TASK REQUIREMENTS
Find "nodes = fixed_nodes()" in the material below, then copy that line and every subsequent line to the end, exactly.

++++

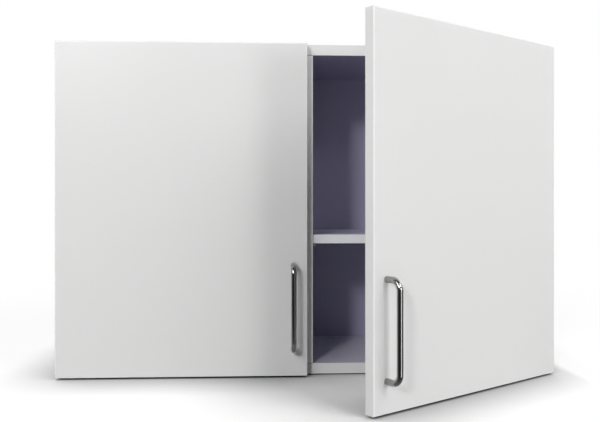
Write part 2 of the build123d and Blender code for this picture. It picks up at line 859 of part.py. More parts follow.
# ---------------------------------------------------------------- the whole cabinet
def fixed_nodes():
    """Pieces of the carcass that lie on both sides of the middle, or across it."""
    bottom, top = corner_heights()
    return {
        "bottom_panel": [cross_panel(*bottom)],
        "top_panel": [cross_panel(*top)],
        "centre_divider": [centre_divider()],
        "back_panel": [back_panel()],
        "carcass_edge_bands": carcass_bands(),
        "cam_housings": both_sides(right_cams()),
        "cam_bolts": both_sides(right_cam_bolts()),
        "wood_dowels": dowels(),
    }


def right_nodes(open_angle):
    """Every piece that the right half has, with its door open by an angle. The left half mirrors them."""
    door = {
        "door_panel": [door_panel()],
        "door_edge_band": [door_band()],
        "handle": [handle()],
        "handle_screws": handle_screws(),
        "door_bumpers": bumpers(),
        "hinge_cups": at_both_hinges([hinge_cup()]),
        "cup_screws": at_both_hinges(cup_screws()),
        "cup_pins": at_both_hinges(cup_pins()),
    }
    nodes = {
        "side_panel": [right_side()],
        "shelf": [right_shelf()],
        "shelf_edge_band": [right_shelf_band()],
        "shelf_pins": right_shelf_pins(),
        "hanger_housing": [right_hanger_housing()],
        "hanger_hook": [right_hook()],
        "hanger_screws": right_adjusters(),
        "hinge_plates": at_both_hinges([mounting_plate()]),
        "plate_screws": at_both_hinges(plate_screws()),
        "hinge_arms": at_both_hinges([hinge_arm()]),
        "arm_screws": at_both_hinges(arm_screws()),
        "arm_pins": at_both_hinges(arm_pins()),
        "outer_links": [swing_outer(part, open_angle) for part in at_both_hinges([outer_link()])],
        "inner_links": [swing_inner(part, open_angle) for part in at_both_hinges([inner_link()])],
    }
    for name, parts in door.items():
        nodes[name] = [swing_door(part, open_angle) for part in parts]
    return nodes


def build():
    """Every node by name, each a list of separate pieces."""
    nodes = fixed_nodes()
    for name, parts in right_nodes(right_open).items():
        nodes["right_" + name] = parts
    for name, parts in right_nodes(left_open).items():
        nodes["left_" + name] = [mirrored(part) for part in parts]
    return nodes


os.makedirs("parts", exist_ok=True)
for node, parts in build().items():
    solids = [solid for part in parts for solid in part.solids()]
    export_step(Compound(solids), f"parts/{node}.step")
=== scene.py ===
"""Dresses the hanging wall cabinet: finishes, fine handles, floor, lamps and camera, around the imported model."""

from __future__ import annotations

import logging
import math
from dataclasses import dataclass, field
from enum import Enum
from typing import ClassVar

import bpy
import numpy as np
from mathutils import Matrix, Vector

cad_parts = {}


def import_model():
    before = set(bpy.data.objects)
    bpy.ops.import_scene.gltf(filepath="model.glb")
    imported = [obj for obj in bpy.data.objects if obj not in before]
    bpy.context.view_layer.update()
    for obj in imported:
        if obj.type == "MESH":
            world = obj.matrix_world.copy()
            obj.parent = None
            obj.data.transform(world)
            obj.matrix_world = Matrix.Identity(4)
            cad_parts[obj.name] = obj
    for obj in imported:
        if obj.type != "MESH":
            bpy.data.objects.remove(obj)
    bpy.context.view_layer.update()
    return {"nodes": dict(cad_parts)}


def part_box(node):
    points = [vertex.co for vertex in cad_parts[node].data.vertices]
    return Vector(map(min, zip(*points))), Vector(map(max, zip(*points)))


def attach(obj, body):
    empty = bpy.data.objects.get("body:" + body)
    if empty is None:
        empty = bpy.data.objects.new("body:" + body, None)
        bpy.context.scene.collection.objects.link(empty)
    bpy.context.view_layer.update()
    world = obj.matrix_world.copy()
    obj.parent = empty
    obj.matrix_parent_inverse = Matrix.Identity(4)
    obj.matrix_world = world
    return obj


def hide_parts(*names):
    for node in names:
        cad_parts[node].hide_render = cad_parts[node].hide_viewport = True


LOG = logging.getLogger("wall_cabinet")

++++

CORRECT RESULT
    nodes = fixed_nodes()
    for name, parts in right_nodes(right_open).items():
        nodes["right_" + name] = parts
    for name, parts in right_nodes(left_open).items():
        nodes["left_" + name] = [mirrored(part) for part in parts]
    return nodes


os.makedirs("parts", exist_ok=True)
for node, parts in build().items():
    solids = [solid for part in parts for solid in part.solids()]
    export_step(Compound(solids), f"parts/{node}.step")
=== scene.py ===
"""Dresses the hanging wall cabinet: finishes, fine handles, floor, lamps and camera, around the imported model."""

from __future__ import annotations

import logging
import math
from dataclasses import dataclass, field
from enum import Enum
from typing import ClassVar

import bpy
import numpy as np
from mathutils import Matrix, Vector

cad_parts = {}


def import_model():
    before = set(bpy.data.objects)
    bpy.ops.import_scene.gltf(filepath="model.glb")
    imported = [obj for obj in bpy.data.objects if obj not in before]
    bpy.context.view_layer.update()
    for obj in imported:
        if obj.type == "MESH":
            world = obj.matrix_world.copy()
            obj.parent = None
            obj.data.transform(world)
            obj.matrix_world = Matrix.Identity(4)
            cad_parts[obj.name] = obj
    for obj in imported:
        if obj.type != "MESH":
            bpy.data.objects.remove(obj)
    bpy.context.view_layer.update()
    return {"nodes": dict(cad_parts)}


def part_box(node):
    points = [vertex.co for vertex in cad_parts[node].data.vertices]
    return Vector(map(min, zip(*points))), Vector(map(max, zip(*points)))


def attach(obj, body):
    empty = bpy.data.objects.get("body:" + body)
    if empty is None:
        empty = bpy.data.objects.new("body:" + body, None)
        bpy.context.scene.collection.objects.link(empty)
    bpy.context.view_layer.update()
    world = obj.matrix_world.copy()
    obj.parent = empty
    obj.matrix_parent_inverse = Matrix.Identity(4)
    obj.matrix_world = world
    return obj


def hide_parts(*names):
    for node in names:
        cad_parts[node].hide_render = cad_parts[node].hide_viewport = True


LOG = logging.getLogger("wall_cabinet")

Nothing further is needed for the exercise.